What is needed ->
Repeat the listing below word for word, stopping after the line that contains "to clevis tip.".

Data block ->
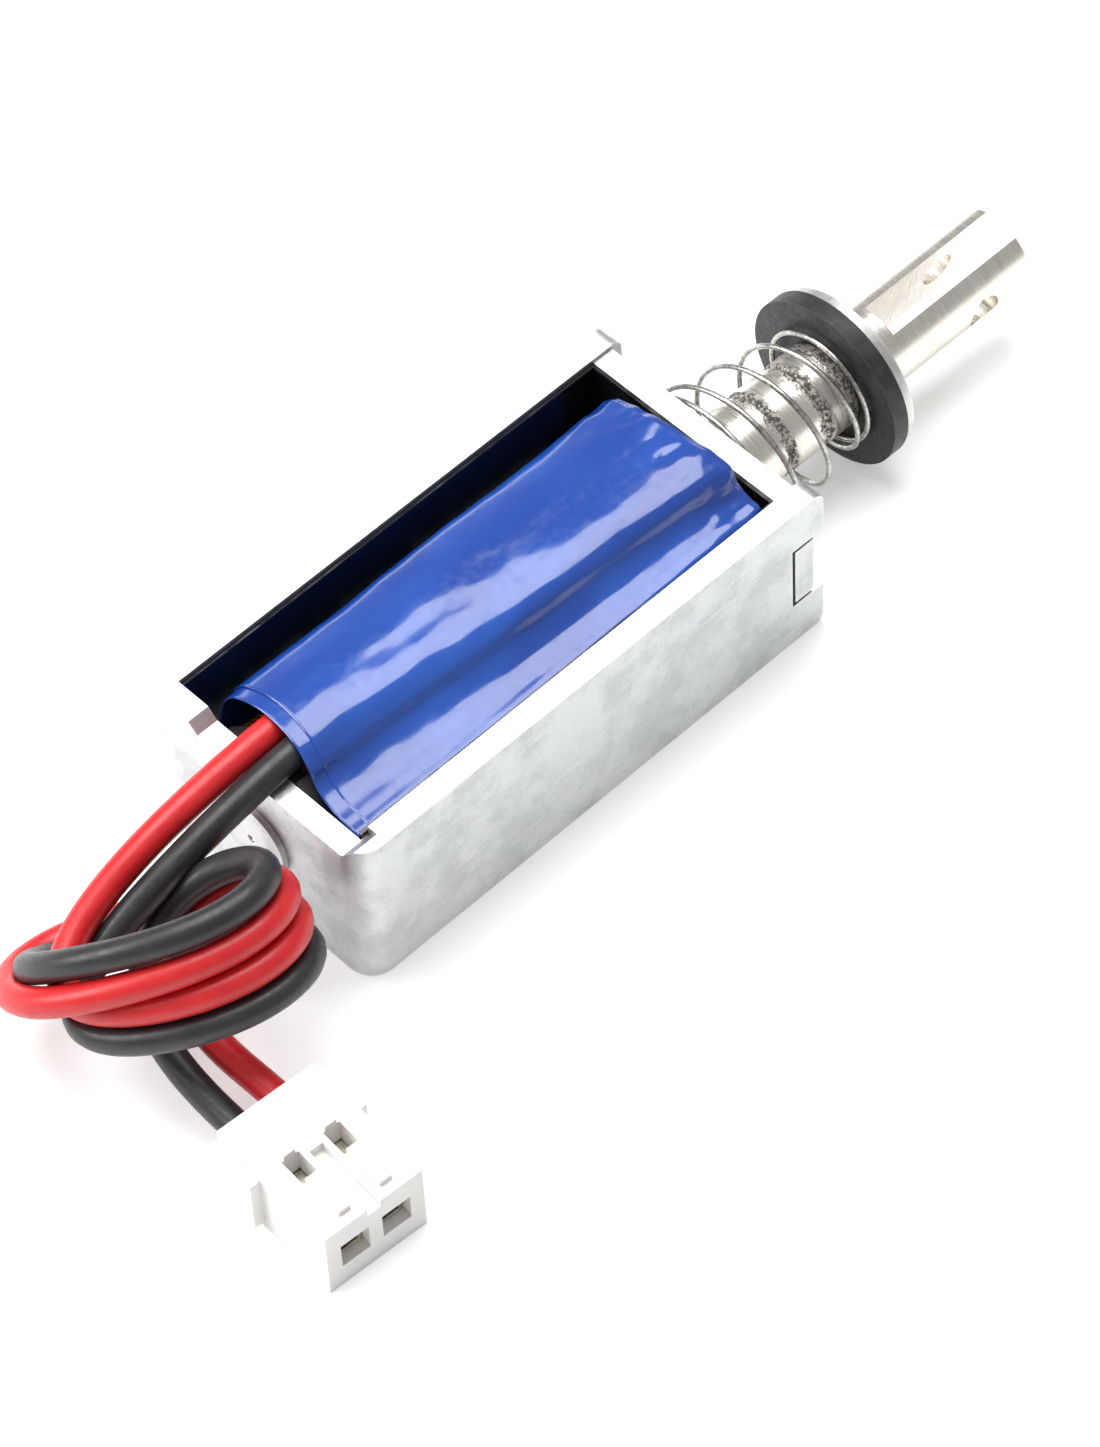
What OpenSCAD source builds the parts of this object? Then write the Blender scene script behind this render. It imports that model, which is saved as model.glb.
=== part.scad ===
// Open-frame push pull solenoid with a sprung clevis plunger and a plug-ended lead pair.
// Millimetres. +X runs out along the plunger and +Z is up. The origin is below the plunger's
// axis, on the surface that the frame stands on, halfway from rivet head to clevis tip.

/* [Yoke frame] */
// Length of the frame, from the rear plate to the ends of the legs
frame_len = 31.5; // [30:0.5:40]
// Width of the frame over both legs
frame_w = 15.5; // [15.5:0.1:18]
// Height of the frame's strip
frame_h = 10.3; // [10.3:0.1:13]
// Thickness of the steel strip
sheet_t = 1.3; // [1:0.05:1.4]
// Outside radius of the two bends
bend_r = 1.5; // [1.4:0.1:2.5]
// Radius of the corners at the legs' free ends
leg_corner_r = 0.7; // [0.3:0.1:1.2]
// Depth of the wire relief in the rear plate's top edge
relief_depth = 0.6; // [0.3:0.05:0.8]
// Width of the wire relief
relief_w = 10.2; // [6:0.1:11]
// Sideways place of the wire relief's middle
relief_y = -1.4; // [-2:0.1:0]
// Diameter of the two tapped holes in the left leg
side_hole_d = 2.5; // [1.6:0.1:3]
// Distance between the two tapped holes
side_hole_spacing = 15.5; // [12:0.5:17]

/* [Front plate] */
// Distance from the legs' ends back to the plate's front face
plate_setback = 0.7; // [0.4:0.1:1]
// How far the plate's edges lie inside the strip's edges
plate_drop = 0.25; // [0.1:0.05:0.5]
// Height of the tab that locks into each leg
tab_h = 4; // [3:0.1:5]
// Side gap round a tab in its notch
tab_gap = 0.2; // [0.1:0.05:0.3]

/* [Insulation, bobbin and coil] */
// Thickness of the insulating film
film_t = 0.2; // [0.1:0.05:0.3]
// Gap between the film and the bobbin's flanges
film_gap = 0.1; // [0.05:0.05:0.2]
// Thickness of a bobbin flange
flange_t = 0.8; // [0.6:0.1:1.2]
// How far the round flanges lie inside the strip's edges
flange_drop = 0.25; // [0.25:0.05:0.5]
// Wall of the bobbin's barrel
barrel_wall = 0.6; // [0.4:0.05:0.8]
// How far the winding lies below the flanges' edges
winding_drop = 0.3; // [0.2:0.05:0.6]
// Wall of the brass guide tube
tube_wall = 0.3; // [0.2:0.05:0.4]
// Length of guide tube that shows past the front plate
tube_lip = 0.3; // [0.1:0.05:0.6]
// Thickness of the tape sleeve
tape_t = 0.15; // [0.1:0.05:0.2]
// Height of the tape's ridge above the frame's top edge
tape_crown = 1.5; // [1.3:0.05:2]

/* [Fixed core] */
// Gap between the plunger's tail and the fixed core at rest
core_gap = 6.1; // [4:0.1:6.1]
// Diameter of the core's spigot through the rear plate
spigot_d = 3.4; // [2.6:0.1:3.8]
// Diameter of the riveted head on the rear plate
rivet_d = 4.6; // [4.2:0.1:5]
// Height of the riveted head
rivet_h = 0.35; // [0.2:0.05:0.5]

/* [Plunger] */
// Diameter of the plunger's body
plunger_d = 5; // [4.6:0.1:5]
// Radial running clearance of the plunger in its guide tube
plunger_fit = 0.05; // [0.03:0.01:0.1]
// Length of plunger inside the front plate's outer face
plunger_inside = 14.5; // [12:0.5:16]
// Length of plunger body that shows between front plate and washers
plunger_neck = 8.7; // [8.2:0.1:10]
// Step of the clevis end below the body, on the radius
shoulder_step = 0.1; // [0.05:0.01:0.2]
// Length from the washers' shoulder to the clevis tip
clevis_len = 13; // [12:0.5:18]
// Width of the clevis slot
slot_w = 2.1; // [1.2:0.1:2.4]
// Depth of the clevis slot from the tip
slot_depth = 9.4; // [7:0.1:9.6]
// Diameter of the clevis pin hole
pin_hole_d = 2; // [1.6:0.1:2.4]
// Distance from the pin hole to the clevis tip
pin_hole_inset = 3.6; // [3:0.1:4]
// Chamfer of the plunger's ends
end_chamfer = 0.35; // [0.2:0.05:0.5]
// Angle that the loose plunger is turned to about its own axis
plunger_roll = 10; // [0:1:20]
// Width of the two turned marks round the body
groove_w = 0.35; // [0.2:0.05:0.5]
// Depth of the turned marks
groove_depth = 0.12; // [0.05:0.01:0.2]

/* [Washers and clip] */
// Outside diameter of the rubber washer
rubber_d = 10; // [9:0.1:10]
// Thickness of the rubber washer
rubber_t = 1; // [0.8:0.1:1.2]
// Outside diameter of the steel washer
steel_d = 9.6; // [8.5:0.1:10]
// Thickness of the steel washer
steel_t = 0.6; // [0.4:0.1:0.8]
// Radial clearance of the washers on the clevis end
washer_fit = 0.05; // [0.03:0.01:0.1]
// Outside diameter of the retaining clip
clip_d = 7.6; // [7:0.1:8]
// Thickness of the retaining clip
clip_t = 0.5; // [0.4:0.05:0.6]
// Depth of the clip's groove
clip_groove = 0.5; // [0.3:0.05:0.6]

/* [Return spring] */
// Diameter of the spring wire
spring_wire = 0.3; // [0.2:0.05:0.4]
// Mean radius of the coil that lies on the front plate
spring_r_plate = 4.8; // [4:0.1:5]
// Mean radius of the coil at the rubber washer
spring_r_washer = 3.35; // [3.1:0.05:3.8]
// Number of free turns between the two closed ones
spring_turns = 3; // [2:1:4]

/* [Leads and plug] */
// Outside diameter of a lead
lead_d = 1.6; // [1.5:0.05:1.65]
// Height of the bundle of turns in the lead coil
coil_h = 6.8; // [6.6:0.1:7]
// Width of the plug housing's body
plug_w = 5.9; // [5.4:0.1:6.5]
// Length of the plug housing
plug_len = 8.1; // [7.5:0.1:9]
// Height of the plug housing
plug_h = 4.6; // [4.2:0.1:5]
// Width over the plug housing's rear wings
wing_w = 7.1; // [6.8:0.1:8]
// Length of the rear wings
wing_len = 3.2; // [2:0.1:4]
// Distance between the two contacts
pitch = 2.5; // [2.3:0.1:2.6]
// Side of a contact's square cavity
cavity = 1.7; // [1.5:0.05:1.8]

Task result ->
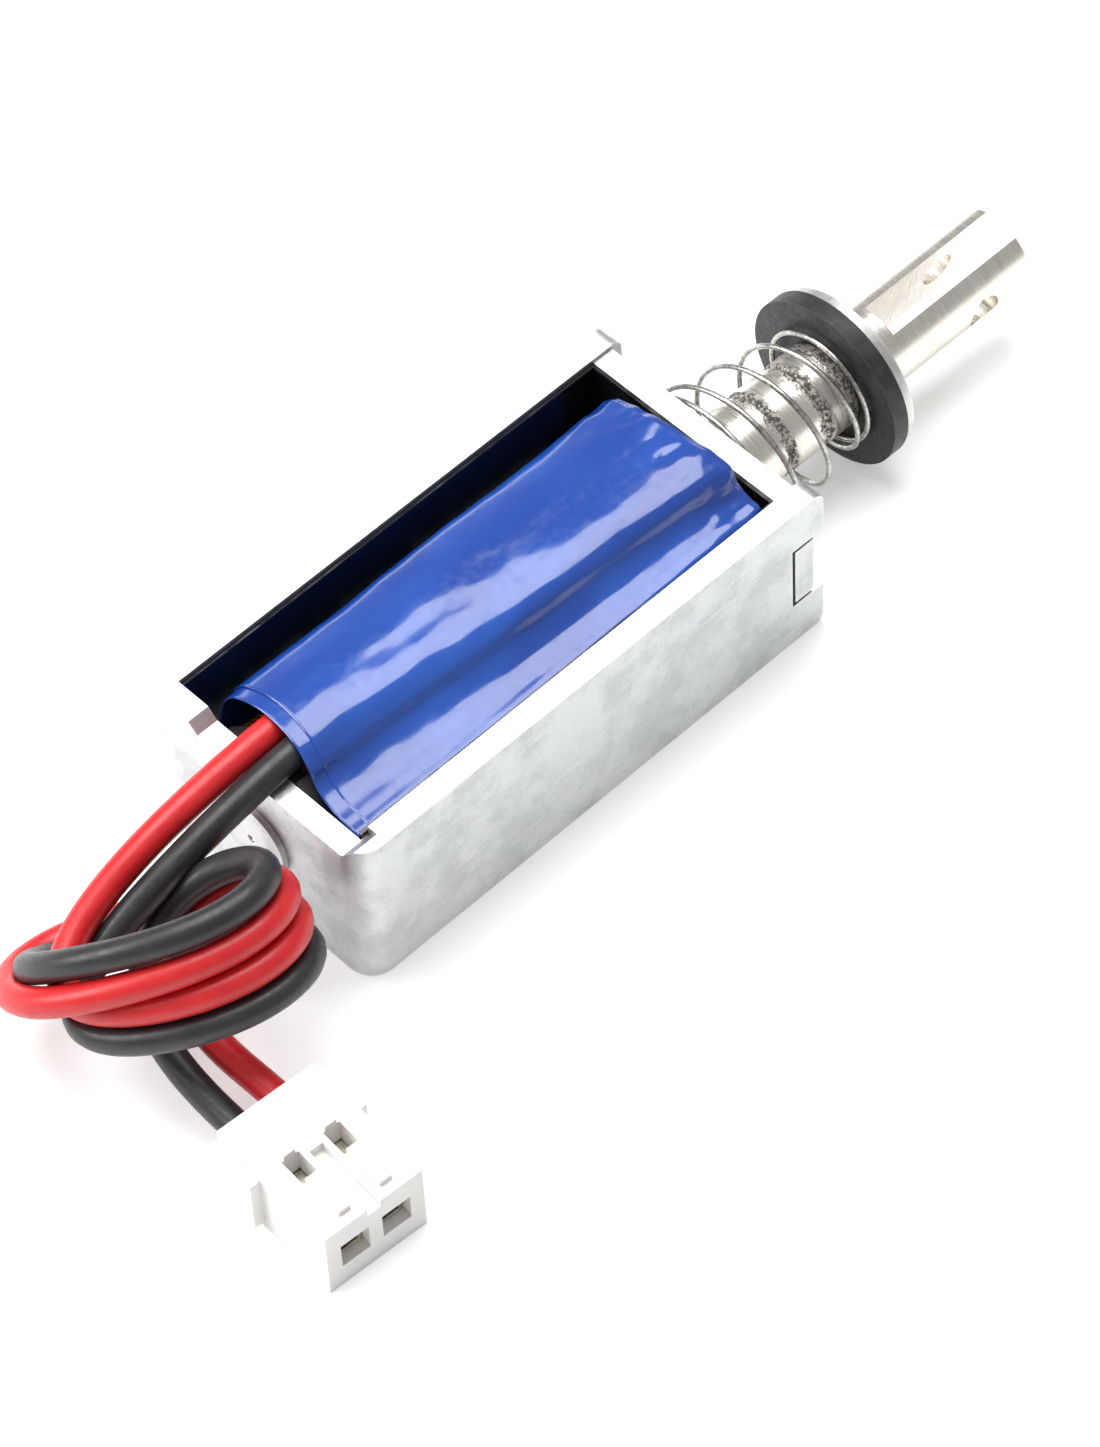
What OpenSCAD source builds the parts of this object? Then write the Blender scene script behind this render. It imports that model, which is saved as model.glb.
=== part.scad ===
// Open-frame push pull solenoid with a sprung clevis plunger and a plug-ended lead pair.
// Millimetres. +X runs out along the plunger and +Z is up. The origin is below the plunger's
// axis, on the surface that the frame stands on, halfway from rivet head to clevis tip.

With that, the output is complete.